Set exercise: Answer with nothing except the number of lines that contain the word "bodies".

Data:
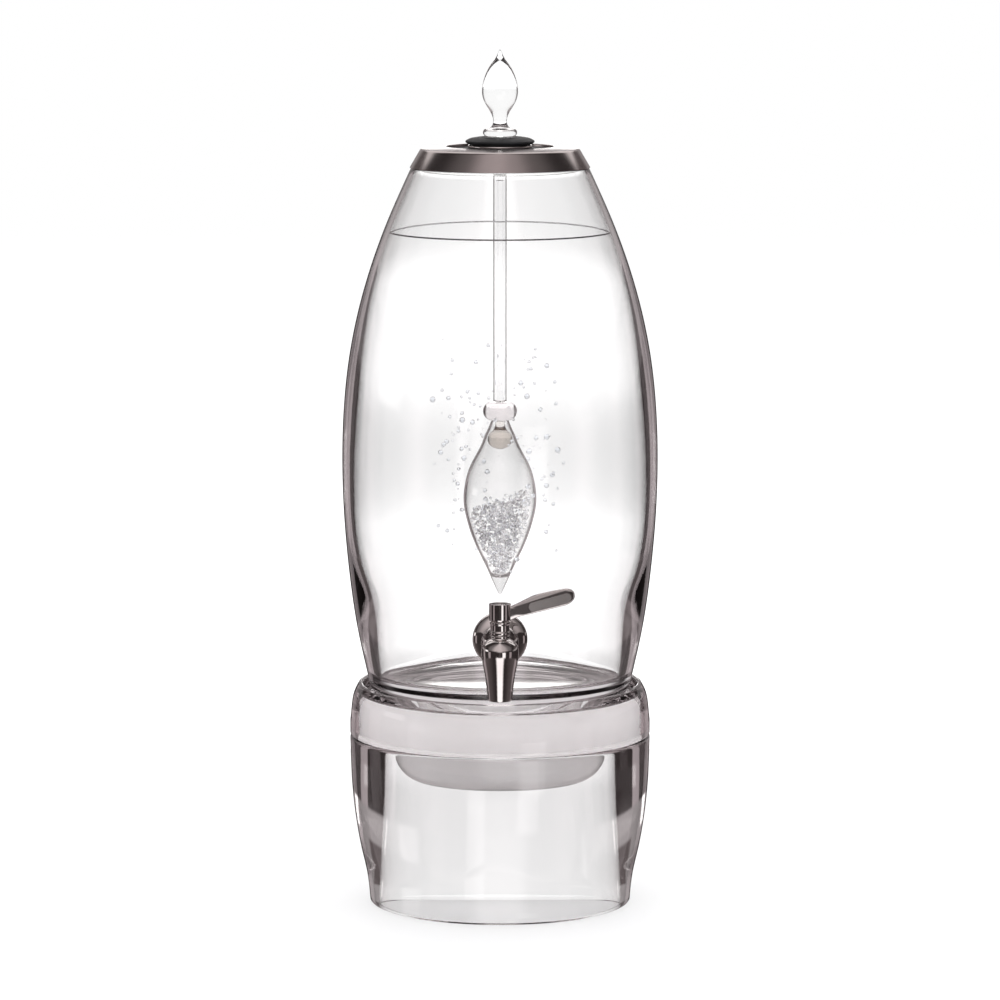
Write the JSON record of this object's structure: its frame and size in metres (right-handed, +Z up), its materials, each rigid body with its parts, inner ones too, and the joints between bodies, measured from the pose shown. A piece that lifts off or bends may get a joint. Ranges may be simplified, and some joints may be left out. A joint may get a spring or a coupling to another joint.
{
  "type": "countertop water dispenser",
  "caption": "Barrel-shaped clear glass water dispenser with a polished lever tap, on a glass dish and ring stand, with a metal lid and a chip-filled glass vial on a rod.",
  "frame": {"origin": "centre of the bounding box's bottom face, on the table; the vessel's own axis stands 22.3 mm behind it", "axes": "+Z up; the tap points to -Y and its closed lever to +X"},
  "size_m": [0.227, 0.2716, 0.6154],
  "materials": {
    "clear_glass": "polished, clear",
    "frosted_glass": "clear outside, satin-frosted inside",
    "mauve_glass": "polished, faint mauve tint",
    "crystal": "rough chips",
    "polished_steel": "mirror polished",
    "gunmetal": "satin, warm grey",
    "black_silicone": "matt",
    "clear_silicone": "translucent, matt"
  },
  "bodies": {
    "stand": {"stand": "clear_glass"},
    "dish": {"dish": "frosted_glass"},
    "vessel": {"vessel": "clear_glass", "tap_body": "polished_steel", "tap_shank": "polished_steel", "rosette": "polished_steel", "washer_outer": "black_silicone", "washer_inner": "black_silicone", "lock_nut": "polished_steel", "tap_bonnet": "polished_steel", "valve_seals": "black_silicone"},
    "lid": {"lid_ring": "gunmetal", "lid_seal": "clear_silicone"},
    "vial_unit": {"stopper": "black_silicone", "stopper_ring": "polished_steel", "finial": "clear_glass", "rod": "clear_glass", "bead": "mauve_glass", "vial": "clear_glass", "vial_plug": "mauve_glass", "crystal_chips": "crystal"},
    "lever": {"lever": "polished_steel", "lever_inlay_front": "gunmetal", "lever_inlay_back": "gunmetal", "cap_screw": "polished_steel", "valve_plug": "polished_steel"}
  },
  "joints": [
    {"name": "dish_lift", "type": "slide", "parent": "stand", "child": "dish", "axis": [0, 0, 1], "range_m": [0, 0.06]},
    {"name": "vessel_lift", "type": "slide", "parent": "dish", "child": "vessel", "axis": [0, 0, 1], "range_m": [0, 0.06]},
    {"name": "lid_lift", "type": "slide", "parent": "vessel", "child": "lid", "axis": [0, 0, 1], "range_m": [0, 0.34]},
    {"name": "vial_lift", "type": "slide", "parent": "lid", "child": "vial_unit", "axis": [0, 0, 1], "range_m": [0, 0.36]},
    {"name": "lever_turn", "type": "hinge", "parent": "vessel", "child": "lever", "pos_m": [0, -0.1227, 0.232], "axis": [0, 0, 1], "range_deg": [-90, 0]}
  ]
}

Complete response: 2